Dr. Sarah K. Doherty is an Archaeologist and Egyptologist at the University of Oxford. She also works for Chronicle Heritage, one of the world’s leading firms in historic and cultural preservation. Image credit: Ian Wallman.

James O'Neill - photo

28/02/2024 – ‘Dispelling the myths of the Nine Years War’, by Dr James O’Neill

The ‘Nine Years War’ (1593-1603) was one of Ireland’s most brutal conflicts that had significant consequences for the island, not least the end of the old Gaelic order which paved the way for the Plantation of Ulster. Were the Irish a barbarous people that required the strong hand of English rule, or were they more progressive than made out to be? Was Irish defeat in a war against one of the world’s most powerful nations inevitable?

Dr James O’Neill specialised in battlefield archaeology and twentieth-century defence heritage in Northern Ireland for sixteen years. He has published extensively on the Nine Years War, and is now Collections Officer at the Northern Ireland War Memorial Museum, Belfast.

Peter Forbes photo07/03/2024 – ‘Vita Leonis, Robert Blair Mayne and the founding of the SAS’, by Peter Forbes

Robert Blair ‘Paddy’ Mayne was born in Newtownards, Northern Ireland, and had a colourful career – soldier, sportsman, and founding member of the Special Air Service. What was Mayne’s action-packed life like? What was the legacy of the so-called ‘Irish Lion’?

Peter Forbes has been a secondary school teacher for over thirty years, and has worked extensively on Paddy Mayne’s life contributing to books by Damien Lewis, the Sunday Times no. 1 bestselling author of SAS Brothers in Arms (2022) and SAS Forged in Hell (2023).

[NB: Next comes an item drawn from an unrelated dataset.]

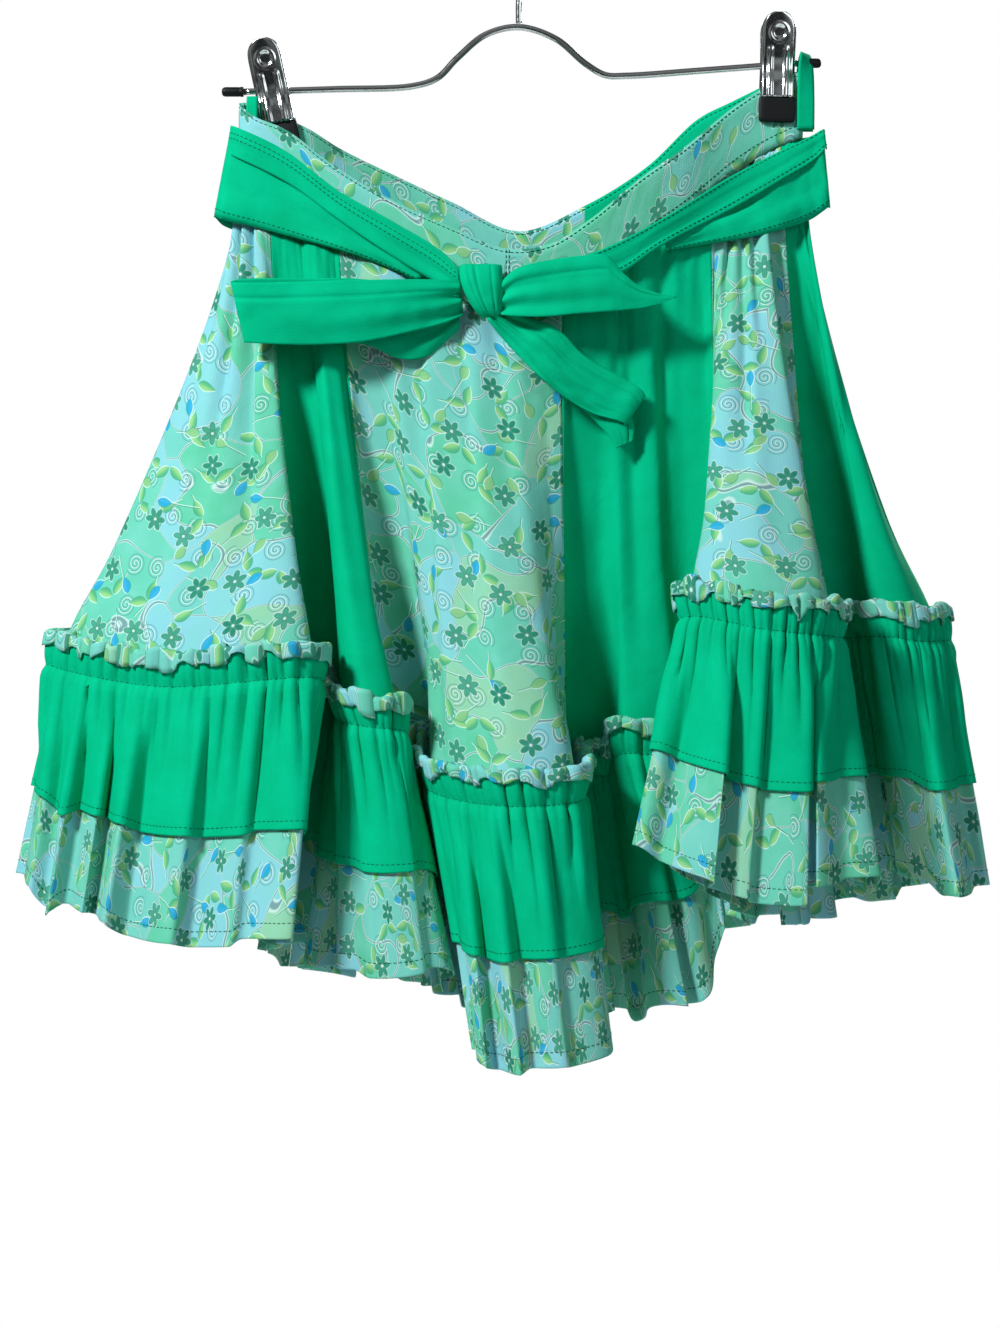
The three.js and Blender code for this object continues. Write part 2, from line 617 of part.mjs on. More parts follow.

13/03/2024 – ‘Henry Monro, Lisburn and 1798’, by Ken Dawson

Did you know that a prominent member of the United Irishmen was from Lisburn? Henry Monro (1758-98) was born in the town and worked in its thriving linen industry. Why did Monro join the Society of United Irishmen, and what was his role in the revolutionary movement that planned the 1798 Rebellion? What was life in Lisburn like during this turbulent time?

Ken Dawson is a retired teacher who served as Head of History and vice-principal at Down High School, Downpatrick. He is the author of ‘The Belfast Jacobin: Samuel Neilson and the United Irishmen’ (2017).